Posted on Sunday, August 13, 2023 at 9:05 pm

The Vandalia Area Historical Society sponsored a Quilt Show on Saturday, May 29, at the Baptist Church Community Building.

There were 62 quilts entered in the show, and the public voted on their favorites. The show was informal in that the quilts were not divided into categories or classes, such as age or method of quilting.

This approach meant that hand-made quilts were competing against machine made quilts, and newer quilts competed against older quilts. With each amateur judge free to choose his or her own criteria for selecting their favorite quilt, it made for interesting and friendly conversation as people browsed.

Carolyn Schomaker, formerly of Vandalia, said she traveled to town from St. Louis to see the show.

“Many things may appeal to different people,” Schomaker said. “It might be the color, the pattern overall or just ‘I like that design.’”

Fred Wilson and Donna Wilson, formerly of Vandalia, were visiting from Bowling Green to see the show. They agreed that choosing one quilt to vote for was no easy task.

“I think it’s just a tossup,” said Charlene McCune, also of Bowling Green. “They’re just beautiful. If you want themes, you’ve got themes. You’ve got just beautiful hand quilting. You’ve got machine quilting. I don’t know. You tell me how to pick it out.”

McCune admitted to being a little biased in that one of the quilts looked exactly like one her grandmother had made years ago and lost track of. Her grandmother taught fourth grade in Vandalia for 36 years.

Connie Strother said she was partial to the quilts that took a lot of work to do.

“Look at the handiwork on this one–every single one is cross-stitched,” said Strother. “It’s just unbelievable. Cross stitches take a lot of time.”

“Maybe it’s the workmanship [that should be most important when voting], but I love that fabric [of the one I voted for],” said Janie Zimmer. “As soon as I saw it, I knew that was it.”

Some judges, though, had strict criteria for their vote.

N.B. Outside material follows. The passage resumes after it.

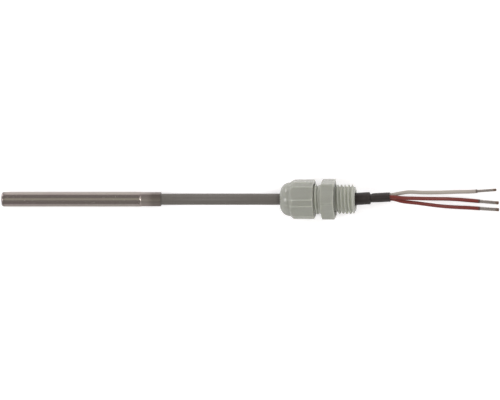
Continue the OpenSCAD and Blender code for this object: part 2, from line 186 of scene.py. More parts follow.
def noise(tree, place, scale, detail=3.0, roughness=0.5):
    """Noise at a scale, which may be given for each of the three axes."""
    if isinstance(scale, tuple):
        place = node(tree, "ShaderNodeMapping", {"Vector": place,
                                                 "Scale": scale}).outputs[0]
        scale = 1.0
    made = node(tree, "ShaderNodeTexNoise", {
        "Vector": place, "Scale": scale, "Detail": detail, "Roughness": roughness})
    return Number(tree, made.outputs["Fac"])


def part_of(tree, vector, axis):
    """One axis of a vector."""
    made = node(tree, "ShaderNodeSeparateXYZ", {"Vector": vector})
    return Number(tree, made.outputs[axis])


def blend(factor, first, second):
    """A colour between two, each a socket or three shares."""
    made = node(factor.tree, "ShaderNodeMix", {"Factor": factor}, data_type="RGBA")
    for index, colour in ((6, first), (7, second)):
        given = (*colour, 1) if isinstance(colour, tuple) else colour
        give(factor.tree, made.inputs[index], given)
    return made.outputs[2]


def bumped(height, distance, strength=1.0, under=None):
    """A normal raised by height, on top of the normal under it."""
    inputs = {"Height": height, "Distance": distance, "Strength": strength}
    if under is not None:
        inputs["Normal"] = under
    return node(height.tree, "ShaderNodeBump", inputs).outputs[0]


def surface(name, **sockets):
    """A material with a Principled shader; returns it, its tree, shader and place."""
    material = bpy.data.materials.new(name)
    material.use_nodes = True
    tree = material.node_tree
    shader = tree.nodes["Principled BSDF"]
    feed(shader, **sockets)
    place = node(tree, "ShaderNodeTexCoord").outputs["Object"]
    return material, tree, shader, place


def feed(shader, **sockets):
    """Gives the shader's own sockets, with _ for a space in their names."""
    for key, value in sockets.items():
        give(shader.id_data, shader.inputs[key.replace("_", " ")], value)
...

“I didn’t even put the number on [the ballot] with my [own pen], because then everybody would know who I voted for,” said one gentleman, who preferred to remain anonymous. “You’ve got to do it all by hand. Some are done part by hand, part by machine. The one I picked was done all by hand, guaranteed.”

The top vote getters on the day were Lou Mudd, of Silex (first place); Julie Reagan, of Newburg, and formerly of Vandalia (second-place tie); and Ruth Miller, of Vandalia (second-place tie).